Michael Jordan: Chaos in the Windy City Title Scr

This is Wayback Wednesday, your midweek blast from the past! In this feature, we dig into the archives, look back at the history of basketball gaming, and indulge in some nostalgia. Check in every Wednesday for retrospectives and other features on older versions of NBA Live, NBA 2K, and old school basketball video games in general. You’ll also find old NLSC editorials re-published with added commentary, and other flashback content. This week, I’m taking a look back at Michael Jordan: Chaos in the Windy City, a 1994 game for the Super Nintendo.

A few days ago, Michael Jordan celebrated his 55th birthday. As such, it seems only appropriate that this week’s Wayback Wednesday takes a look back at a game starring His Airness. Given that he is my favourite player, and obviously a very prominent name in basketball, I’ve focused on Michael Jordan in more than a couple of previous Wayback Wednesday features, covering a variety of MJ-related gaming topics from his PC exclusive three-on-three game, to his inclusion in NBA 2K11 along with the Jordan Challenge. This time, I’m changing things up with a retrospective of a licensed platform game, namely Michael Jordan: Chaos in the Windy City.

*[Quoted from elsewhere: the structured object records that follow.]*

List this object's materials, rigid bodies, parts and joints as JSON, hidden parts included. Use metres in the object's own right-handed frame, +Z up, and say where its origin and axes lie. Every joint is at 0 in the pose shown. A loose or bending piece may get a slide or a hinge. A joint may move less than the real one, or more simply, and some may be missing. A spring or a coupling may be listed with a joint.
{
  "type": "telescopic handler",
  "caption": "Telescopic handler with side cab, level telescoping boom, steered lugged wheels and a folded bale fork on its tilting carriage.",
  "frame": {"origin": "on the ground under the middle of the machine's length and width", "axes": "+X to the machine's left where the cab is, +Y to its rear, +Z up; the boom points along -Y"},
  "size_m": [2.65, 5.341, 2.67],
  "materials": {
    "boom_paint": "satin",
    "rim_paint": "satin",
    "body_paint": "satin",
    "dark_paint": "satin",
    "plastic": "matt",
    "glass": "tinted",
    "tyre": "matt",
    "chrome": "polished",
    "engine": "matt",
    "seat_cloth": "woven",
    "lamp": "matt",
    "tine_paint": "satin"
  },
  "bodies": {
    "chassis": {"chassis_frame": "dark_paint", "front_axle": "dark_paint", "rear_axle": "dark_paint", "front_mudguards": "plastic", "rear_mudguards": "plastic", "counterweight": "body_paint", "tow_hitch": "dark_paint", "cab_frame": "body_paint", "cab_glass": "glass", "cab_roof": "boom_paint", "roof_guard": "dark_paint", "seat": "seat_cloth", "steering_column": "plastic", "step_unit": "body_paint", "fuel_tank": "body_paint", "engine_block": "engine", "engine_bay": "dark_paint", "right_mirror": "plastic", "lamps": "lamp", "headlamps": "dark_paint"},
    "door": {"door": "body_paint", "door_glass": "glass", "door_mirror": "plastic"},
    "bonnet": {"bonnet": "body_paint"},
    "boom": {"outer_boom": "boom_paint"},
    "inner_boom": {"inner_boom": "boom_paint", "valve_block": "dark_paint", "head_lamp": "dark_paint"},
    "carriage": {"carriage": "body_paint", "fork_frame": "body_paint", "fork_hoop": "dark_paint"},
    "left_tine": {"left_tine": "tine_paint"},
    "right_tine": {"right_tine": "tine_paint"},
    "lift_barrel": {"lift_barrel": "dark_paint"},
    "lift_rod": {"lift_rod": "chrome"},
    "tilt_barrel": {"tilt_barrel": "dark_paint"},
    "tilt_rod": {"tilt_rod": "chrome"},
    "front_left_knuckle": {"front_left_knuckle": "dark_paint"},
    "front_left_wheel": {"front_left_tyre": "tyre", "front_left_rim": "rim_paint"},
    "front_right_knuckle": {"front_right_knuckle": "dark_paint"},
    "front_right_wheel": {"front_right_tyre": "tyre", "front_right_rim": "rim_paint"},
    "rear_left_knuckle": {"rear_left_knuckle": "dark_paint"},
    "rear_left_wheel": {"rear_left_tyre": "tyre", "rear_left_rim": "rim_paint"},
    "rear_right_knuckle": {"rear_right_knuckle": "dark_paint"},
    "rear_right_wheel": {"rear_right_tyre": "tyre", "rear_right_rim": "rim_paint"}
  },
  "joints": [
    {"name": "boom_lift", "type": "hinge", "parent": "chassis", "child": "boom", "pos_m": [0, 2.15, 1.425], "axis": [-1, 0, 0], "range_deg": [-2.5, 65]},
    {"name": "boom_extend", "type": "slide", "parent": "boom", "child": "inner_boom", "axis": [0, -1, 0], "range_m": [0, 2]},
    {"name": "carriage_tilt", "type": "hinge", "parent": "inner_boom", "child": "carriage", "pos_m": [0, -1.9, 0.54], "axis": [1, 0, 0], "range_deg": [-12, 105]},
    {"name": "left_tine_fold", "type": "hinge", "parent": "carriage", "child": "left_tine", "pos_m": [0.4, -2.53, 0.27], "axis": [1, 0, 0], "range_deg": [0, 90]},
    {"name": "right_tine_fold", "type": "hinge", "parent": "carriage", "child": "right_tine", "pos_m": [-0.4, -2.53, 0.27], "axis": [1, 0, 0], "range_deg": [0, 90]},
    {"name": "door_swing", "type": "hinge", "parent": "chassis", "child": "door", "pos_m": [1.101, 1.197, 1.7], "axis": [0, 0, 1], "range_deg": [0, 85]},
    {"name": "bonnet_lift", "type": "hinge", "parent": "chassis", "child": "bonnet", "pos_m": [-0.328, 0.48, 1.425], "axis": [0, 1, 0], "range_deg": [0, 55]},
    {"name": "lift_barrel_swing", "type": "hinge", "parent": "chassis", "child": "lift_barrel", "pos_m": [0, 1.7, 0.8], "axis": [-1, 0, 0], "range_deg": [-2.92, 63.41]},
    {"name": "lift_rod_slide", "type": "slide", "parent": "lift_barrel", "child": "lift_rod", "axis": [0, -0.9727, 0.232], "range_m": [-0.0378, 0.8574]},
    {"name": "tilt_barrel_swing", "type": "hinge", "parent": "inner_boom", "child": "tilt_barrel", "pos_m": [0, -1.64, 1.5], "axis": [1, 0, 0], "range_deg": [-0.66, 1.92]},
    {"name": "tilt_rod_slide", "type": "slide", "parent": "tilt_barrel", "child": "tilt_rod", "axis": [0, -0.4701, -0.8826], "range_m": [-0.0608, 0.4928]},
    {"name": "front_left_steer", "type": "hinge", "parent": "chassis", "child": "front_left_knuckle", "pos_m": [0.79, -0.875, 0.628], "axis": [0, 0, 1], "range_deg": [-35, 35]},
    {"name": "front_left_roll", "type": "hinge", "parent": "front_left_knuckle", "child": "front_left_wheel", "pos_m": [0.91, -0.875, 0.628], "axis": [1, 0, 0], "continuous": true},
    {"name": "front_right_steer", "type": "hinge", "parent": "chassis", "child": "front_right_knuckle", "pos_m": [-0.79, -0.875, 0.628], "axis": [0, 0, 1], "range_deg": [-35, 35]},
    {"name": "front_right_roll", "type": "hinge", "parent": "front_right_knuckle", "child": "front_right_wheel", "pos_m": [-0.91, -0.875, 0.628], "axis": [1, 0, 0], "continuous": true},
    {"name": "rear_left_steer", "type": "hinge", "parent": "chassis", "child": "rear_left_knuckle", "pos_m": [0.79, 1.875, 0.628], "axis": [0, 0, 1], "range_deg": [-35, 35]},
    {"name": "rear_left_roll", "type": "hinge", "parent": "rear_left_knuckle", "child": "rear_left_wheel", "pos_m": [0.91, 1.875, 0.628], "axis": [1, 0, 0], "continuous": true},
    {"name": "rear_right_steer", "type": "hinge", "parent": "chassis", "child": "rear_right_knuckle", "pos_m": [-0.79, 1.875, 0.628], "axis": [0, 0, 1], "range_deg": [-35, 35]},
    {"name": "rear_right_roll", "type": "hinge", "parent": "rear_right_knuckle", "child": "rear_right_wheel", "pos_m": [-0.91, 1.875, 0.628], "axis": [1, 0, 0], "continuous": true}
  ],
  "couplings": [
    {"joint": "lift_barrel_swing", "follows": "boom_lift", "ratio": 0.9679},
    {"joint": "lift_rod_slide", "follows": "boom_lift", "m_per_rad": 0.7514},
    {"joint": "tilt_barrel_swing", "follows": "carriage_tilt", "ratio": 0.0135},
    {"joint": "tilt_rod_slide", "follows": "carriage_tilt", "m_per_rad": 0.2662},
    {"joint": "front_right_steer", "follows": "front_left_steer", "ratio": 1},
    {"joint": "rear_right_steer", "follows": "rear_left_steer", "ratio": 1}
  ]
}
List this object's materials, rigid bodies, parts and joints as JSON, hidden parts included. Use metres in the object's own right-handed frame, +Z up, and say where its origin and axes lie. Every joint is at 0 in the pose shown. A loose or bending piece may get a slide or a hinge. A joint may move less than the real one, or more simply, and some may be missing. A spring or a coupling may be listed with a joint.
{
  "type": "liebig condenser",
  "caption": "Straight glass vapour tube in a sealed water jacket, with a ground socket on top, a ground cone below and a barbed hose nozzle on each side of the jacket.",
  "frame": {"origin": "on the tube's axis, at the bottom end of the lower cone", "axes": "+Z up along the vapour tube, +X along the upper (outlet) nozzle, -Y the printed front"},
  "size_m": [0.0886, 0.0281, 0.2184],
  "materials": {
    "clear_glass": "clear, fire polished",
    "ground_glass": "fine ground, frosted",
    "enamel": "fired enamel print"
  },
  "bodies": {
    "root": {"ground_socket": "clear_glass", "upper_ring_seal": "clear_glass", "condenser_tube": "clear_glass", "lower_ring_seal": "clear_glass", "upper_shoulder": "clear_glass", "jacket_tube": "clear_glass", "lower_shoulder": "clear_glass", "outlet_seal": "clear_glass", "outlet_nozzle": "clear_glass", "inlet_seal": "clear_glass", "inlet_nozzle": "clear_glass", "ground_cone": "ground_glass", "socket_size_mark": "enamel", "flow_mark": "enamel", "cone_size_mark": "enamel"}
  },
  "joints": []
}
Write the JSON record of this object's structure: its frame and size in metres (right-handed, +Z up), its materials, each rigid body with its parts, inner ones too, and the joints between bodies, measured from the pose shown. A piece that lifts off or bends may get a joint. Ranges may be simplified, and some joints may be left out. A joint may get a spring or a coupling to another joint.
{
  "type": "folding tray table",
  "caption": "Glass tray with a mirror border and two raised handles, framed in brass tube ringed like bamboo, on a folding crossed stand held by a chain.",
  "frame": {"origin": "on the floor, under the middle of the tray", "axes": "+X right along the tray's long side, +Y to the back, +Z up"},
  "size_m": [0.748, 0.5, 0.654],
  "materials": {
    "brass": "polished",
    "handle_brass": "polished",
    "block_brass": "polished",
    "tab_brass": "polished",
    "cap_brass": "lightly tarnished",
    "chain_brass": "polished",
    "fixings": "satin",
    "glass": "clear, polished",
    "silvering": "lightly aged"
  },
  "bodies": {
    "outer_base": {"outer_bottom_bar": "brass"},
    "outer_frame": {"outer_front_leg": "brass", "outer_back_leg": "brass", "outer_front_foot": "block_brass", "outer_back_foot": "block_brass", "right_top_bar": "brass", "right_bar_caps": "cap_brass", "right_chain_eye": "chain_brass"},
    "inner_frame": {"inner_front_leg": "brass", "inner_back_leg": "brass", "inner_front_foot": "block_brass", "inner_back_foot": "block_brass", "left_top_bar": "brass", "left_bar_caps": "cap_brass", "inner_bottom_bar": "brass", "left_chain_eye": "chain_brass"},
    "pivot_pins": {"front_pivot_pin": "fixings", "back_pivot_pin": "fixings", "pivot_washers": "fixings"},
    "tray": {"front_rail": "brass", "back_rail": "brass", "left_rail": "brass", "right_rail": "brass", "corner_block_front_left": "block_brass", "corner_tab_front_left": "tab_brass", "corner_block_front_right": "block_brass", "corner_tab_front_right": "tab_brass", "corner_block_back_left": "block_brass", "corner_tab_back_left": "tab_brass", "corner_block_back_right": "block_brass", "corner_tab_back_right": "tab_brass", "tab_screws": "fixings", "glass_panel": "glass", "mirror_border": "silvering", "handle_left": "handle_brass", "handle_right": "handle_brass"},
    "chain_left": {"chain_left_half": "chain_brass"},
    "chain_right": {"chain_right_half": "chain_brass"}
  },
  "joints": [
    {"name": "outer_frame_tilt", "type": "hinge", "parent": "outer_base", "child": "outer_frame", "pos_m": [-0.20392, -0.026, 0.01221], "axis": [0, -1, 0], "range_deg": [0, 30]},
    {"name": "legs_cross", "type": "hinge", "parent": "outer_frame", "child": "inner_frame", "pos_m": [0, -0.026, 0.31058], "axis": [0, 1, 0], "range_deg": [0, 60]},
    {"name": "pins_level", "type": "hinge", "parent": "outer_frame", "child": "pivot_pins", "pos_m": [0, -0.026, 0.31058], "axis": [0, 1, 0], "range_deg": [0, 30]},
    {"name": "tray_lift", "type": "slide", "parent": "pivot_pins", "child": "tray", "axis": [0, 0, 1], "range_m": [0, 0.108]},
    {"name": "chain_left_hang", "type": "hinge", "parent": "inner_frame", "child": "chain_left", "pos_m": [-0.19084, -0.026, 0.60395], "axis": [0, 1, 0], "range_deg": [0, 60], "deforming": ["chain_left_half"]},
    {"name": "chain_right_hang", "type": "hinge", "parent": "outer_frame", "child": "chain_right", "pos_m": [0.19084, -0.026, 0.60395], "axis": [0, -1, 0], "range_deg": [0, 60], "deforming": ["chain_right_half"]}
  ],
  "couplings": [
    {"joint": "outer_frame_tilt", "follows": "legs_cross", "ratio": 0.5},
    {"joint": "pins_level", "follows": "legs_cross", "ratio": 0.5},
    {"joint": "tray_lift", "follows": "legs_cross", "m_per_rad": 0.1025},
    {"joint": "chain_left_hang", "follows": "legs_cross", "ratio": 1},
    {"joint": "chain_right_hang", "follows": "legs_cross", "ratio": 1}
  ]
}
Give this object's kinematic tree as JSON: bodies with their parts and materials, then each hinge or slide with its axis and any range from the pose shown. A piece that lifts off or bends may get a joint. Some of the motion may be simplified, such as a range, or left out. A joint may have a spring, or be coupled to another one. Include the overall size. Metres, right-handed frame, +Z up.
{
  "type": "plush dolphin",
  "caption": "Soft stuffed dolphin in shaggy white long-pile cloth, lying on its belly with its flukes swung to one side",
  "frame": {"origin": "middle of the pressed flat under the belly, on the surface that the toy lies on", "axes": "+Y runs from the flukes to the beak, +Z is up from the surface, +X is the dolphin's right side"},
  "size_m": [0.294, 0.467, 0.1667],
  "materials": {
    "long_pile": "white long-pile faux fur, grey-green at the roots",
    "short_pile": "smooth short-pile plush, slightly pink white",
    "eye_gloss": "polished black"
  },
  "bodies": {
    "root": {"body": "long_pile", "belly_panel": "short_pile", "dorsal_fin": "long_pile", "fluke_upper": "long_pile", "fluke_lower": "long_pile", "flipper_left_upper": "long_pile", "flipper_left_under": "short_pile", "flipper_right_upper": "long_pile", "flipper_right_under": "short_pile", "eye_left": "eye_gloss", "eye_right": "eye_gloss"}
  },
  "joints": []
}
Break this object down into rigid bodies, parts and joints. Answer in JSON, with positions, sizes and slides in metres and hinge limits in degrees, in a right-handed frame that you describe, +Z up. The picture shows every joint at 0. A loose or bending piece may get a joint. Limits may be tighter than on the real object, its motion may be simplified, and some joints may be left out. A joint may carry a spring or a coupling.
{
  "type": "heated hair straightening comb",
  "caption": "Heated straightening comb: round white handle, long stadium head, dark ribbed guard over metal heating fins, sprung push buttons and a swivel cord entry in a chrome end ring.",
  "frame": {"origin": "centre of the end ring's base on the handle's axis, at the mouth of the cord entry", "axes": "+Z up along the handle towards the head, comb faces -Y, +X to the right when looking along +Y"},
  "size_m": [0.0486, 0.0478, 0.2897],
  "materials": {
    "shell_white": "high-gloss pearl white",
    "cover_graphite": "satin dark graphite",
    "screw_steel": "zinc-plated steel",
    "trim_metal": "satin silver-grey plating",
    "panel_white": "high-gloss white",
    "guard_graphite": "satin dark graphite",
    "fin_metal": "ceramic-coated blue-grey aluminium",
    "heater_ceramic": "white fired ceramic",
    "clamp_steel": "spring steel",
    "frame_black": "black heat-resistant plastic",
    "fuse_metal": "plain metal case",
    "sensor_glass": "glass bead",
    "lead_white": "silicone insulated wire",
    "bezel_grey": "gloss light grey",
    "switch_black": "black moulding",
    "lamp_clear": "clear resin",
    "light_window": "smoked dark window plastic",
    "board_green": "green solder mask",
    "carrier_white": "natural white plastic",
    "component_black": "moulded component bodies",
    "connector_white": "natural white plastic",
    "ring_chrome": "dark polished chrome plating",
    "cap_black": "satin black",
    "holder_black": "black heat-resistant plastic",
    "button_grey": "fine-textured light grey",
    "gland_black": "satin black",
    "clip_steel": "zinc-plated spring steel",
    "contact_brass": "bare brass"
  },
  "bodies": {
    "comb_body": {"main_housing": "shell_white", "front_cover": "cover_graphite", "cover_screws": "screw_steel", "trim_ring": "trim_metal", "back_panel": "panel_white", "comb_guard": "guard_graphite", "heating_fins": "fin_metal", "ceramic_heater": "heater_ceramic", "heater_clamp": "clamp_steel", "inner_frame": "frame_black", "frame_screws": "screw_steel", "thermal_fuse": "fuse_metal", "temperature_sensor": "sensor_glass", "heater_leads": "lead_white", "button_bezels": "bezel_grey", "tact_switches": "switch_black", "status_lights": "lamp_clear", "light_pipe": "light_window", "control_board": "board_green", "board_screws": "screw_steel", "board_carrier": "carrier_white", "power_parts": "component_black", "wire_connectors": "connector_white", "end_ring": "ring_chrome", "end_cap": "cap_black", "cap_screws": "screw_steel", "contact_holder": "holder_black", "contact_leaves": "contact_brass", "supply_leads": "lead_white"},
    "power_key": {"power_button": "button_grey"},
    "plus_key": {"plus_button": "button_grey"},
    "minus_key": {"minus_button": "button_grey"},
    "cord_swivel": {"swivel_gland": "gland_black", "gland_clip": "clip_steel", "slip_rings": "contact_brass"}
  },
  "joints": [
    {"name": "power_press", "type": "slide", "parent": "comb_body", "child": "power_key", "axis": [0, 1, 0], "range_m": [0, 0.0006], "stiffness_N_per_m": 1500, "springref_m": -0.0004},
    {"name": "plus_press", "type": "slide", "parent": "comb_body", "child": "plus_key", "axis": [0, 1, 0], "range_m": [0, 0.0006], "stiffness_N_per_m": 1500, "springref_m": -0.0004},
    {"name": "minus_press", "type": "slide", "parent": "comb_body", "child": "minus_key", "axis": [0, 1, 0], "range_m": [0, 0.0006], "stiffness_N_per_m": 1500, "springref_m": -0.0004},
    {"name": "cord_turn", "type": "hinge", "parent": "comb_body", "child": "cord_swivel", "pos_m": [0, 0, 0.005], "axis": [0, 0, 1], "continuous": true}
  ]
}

Developed by Electronic Arts back when the company still had an agreement to use MJ’s likeness, it’s a quirky and interesting relic of its era. Chances are if you grew up playing video games in the 90s, you’ve heard of, played, rented, or owned this game at some point. We don’t usually cover platformers here at the NLSC, but as it stars one of the most recognisable names in the history of basketball, it’s worth talking about. Let’s take a look back…way back…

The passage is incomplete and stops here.